[Dataset items]
# # #

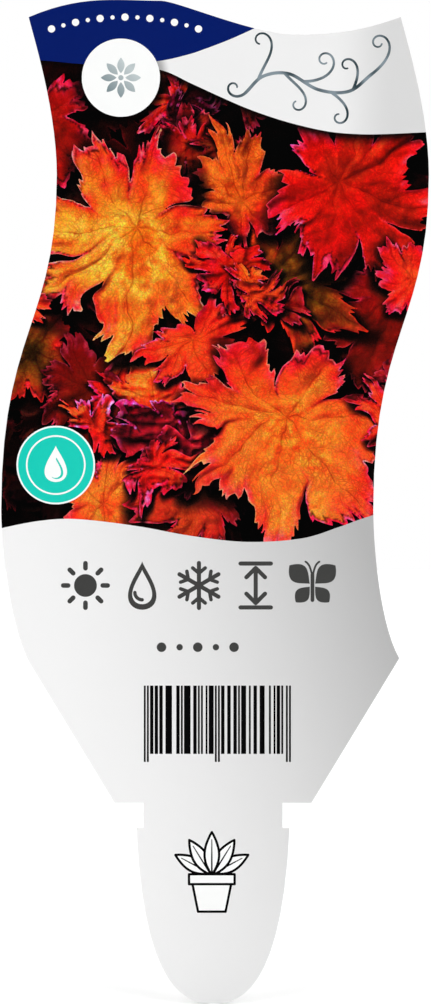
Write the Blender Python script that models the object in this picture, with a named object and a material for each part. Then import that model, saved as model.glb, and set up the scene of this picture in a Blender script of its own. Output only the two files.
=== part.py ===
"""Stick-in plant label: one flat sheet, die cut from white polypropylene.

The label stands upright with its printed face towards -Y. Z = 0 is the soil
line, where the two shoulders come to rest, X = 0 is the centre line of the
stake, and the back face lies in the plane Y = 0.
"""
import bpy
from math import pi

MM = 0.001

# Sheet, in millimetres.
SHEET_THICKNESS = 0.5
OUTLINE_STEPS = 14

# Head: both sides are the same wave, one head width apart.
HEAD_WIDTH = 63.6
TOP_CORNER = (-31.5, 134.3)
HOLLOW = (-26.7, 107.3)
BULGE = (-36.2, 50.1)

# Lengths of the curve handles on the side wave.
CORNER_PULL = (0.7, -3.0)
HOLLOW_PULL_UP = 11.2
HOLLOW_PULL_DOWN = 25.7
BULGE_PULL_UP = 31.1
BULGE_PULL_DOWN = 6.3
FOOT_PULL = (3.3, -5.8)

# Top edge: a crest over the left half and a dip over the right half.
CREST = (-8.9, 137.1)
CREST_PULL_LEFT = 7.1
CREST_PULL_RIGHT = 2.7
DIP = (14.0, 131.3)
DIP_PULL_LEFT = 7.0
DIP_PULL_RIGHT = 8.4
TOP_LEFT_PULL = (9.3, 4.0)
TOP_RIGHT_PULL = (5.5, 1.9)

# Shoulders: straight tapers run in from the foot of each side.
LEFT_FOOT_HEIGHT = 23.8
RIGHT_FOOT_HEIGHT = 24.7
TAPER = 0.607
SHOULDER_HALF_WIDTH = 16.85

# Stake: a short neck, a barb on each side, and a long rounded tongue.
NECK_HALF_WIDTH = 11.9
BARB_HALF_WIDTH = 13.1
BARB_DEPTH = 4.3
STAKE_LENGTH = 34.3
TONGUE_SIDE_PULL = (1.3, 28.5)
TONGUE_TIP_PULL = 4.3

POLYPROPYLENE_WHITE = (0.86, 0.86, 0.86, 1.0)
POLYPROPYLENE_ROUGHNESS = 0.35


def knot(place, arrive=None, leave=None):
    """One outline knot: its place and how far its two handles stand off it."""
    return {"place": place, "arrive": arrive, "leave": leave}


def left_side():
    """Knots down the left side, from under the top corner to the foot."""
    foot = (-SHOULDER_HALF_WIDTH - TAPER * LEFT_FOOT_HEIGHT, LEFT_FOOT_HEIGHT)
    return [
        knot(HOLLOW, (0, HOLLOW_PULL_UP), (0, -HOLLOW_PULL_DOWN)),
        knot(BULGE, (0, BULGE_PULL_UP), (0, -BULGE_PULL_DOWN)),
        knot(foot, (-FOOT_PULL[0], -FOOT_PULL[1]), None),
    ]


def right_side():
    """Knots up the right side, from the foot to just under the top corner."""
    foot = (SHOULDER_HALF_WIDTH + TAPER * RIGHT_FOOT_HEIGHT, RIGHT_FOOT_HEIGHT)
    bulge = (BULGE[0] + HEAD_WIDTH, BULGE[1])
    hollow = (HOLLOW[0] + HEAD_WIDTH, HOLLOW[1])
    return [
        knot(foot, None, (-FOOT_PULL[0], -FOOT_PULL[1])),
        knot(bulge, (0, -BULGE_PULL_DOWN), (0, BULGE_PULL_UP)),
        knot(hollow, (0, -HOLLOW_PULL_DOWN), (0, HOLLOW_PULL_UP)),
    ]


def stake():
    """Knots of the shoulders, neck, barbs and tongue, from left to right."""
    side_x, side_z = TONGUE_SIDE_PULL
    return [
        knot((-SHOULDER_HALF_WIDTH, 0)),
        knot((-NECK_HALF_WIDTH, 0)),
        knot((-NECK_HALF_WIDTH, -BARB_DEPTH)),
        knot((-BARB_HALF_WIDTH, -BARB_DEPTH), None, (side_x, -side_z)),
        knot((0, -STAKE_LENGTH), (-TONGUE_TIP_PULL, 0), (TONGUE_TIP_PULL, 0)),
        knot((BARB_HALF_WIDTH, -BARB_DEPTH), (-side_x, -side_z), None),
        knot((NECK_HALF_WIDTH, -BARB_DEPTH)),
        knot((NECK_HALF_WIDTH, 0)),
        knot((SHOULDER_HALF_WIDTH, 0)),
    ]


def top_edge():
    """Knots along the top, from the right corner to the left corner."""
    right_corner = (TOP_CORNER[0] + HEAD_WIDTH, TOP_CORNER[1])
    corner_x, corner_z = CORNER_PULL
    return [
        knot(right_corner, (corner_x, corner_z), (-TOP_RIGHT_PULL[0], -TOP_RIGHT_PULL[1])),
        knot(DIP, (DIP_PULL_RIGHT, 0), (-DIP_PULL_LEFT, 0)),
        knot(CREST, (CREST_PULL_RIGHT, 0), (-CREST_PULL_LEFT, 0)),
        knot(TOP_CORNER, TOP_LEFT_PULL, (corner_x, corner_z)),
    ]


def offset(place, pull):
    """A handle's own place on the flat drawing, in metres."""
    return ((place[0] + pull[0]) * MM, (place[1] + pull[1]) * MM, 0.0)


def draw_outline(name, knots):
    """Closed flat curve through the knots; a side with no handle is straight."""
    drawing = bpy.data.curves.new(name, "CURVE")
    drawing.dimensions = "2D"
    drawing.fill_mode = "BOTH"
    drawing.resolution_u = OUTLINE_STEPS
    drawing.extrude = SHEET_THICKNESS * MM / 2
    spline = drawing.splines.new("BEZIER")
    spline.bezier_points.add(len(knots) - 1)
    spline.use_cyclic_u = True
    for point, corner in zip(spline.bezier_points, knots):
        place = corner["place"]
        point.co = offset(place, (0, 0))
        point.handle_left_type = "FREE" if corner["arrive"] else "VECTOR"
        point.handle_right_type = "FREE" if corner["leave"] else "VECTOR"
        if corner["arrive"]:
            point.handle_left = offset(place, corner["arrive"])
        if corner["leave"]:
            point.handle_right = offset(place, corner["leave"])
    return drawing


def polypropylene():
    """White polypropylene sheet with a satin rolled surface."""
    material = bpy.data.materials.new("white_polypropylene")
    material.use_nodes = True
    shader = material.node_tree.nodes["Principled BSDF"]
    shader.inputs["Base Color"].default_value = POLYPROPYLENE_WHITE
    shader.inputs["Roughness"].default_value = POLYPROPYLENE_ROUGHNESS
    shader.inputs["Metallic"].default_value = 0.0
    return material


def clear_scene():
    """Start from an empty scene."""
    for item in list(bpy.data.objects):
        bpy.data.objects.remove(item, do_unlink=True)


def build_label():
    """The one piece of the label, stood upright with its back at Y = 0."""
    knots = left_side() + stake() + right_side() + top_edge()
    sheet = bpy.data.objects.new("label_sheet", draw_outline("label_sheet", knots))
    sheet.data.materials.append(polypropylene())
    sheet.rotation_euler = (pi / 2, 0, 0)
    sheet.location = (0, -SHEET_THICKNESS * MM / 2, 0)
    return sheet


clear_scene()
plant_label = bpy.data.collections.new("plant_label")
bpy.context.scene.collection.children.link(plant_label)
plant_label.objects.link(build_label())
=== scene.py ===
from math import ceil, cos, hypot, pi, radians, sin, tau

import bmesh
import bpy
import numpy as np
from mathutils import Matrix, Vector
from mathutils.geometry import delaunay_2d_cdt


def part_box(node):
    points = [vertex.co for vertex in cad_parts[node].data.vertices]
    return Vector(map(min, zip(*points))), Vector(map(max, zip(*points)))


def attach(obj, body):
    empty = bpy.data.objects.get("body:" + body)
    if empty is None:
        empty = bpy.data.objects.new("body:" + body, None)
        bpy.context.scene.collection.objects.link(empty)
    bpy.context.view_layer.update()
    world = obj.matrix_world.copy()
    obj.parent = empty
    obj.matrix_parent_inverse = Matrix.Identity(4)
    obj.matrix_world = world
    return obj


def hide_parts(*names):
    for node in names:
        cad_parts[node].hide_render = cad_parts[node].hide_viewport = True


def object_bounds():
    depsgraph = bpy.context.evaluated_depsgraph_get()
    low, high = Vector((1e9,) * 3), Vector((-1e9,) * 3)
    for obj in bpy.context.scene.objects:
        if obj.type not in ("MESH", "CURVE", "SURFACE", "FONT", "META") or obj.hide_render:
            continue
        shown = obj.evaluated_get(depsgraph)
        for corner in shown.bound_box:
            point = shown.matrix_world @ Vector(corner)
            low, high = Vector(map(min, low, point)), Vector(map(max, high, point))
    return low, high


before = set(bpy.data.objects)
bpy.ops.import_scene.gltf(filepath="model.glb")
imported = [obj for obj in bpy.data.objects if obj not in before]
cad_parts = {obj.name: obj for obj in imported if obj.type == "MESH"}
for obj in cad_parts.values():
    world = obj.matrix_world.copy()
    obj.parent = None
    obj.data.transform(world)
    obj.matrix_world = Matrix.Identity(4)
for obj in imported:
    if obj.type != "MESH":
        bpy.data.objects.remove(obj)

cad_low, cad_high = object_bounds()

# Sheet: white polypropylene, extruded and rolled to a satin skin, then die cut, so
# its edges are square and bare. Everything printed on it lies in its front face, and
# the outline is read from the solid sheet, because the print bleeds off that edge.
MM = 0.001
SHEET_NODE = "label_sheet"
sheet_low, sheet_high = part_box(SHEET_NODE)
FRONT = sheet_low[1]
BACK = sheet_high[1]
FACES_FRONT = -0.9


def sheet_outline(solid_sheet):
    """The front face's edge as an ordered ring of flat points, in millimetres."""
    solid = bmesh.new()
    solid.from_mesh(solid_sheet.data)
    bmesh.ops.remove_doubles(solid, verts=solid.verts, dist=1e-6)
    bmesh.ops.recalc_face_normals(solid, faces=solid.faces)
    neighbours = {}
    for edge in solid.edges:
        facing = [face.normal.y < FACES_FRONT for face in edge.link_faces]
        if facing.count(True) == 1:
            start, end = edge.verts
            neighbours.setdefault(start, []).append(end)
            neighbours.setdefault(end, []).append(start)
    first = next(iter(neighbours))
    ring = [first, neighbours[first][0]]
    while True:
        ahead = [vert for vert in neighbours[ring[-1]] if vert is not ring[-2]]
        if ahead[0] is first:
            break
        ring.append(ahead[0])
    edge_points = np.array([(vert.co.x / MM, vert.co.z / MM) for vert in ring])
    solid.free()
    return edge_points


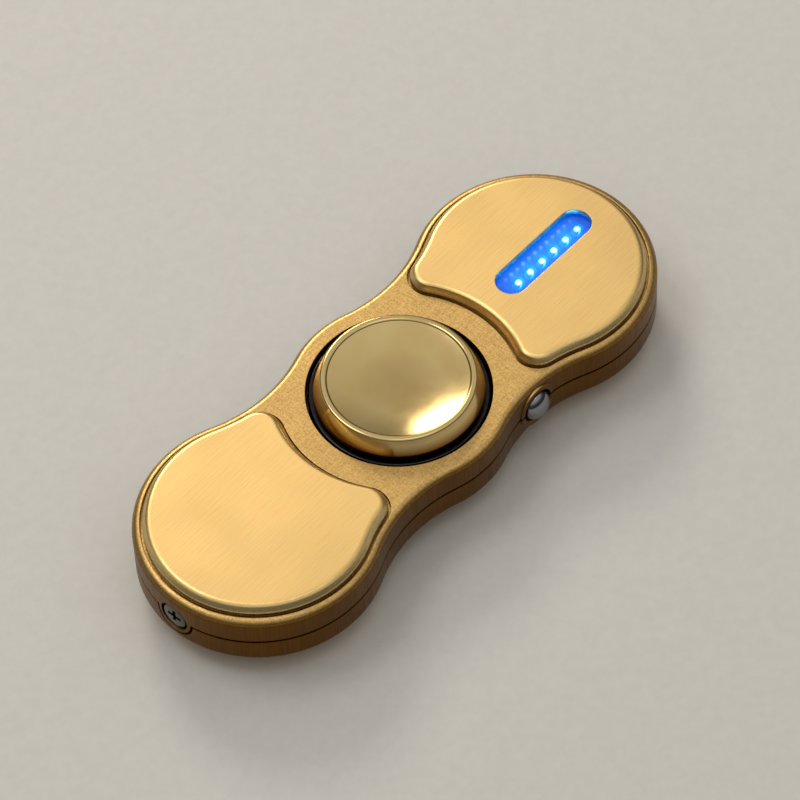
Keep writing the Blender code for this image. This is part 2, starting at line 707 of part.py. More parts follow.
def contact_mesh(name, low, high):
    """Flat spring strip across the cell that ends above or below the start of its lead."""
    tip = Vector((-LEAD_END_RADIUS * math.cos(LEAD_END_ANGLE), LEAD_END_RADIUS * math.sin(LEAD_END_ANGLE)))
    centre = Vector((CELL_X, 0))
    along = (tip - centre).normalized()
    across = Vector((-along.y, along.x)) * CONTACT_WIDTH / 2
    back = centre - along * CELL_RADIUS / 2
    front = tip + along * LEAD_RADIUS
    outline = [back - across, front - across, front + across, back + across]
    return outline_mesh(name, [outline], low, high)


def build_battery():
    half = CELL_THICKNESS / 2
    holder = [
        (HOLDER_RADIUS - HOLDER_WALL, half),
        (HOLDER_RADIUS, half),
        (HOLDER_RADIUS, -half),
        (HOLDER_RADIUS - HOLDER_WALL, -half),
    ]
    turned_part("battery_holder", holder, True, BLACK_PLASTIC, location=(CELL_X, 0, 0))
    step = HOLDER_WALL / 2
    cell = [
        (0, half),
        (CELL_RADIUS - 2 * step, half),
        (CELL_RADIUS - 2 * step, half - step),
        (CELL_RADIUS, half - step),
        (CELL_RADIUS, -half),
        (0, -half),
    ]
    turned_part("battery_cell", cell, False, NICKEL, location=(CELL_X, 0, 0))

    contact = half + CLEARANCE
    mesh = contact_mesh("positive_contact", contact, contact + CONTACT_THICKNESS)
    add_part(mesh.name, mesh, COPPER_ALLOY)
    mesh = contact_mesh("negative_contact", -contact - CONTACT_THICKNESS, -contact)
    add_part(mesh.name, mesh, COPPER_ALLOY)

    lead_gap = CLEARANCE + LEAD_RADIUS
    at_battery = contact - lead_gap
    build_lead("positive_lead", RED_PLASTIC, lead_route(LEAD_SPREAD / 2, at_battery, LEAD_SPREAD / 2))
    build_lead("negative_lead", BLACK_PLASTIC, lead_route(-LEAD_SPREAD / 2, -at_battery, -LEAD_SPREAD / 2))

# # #

Check every line of the data, and copy the ones that contain "body".

def attach(obj, body):
    empty = bpy.data.objects.get("body:" + body)
        empty = bpy.data.objects.new("body:" + body, None)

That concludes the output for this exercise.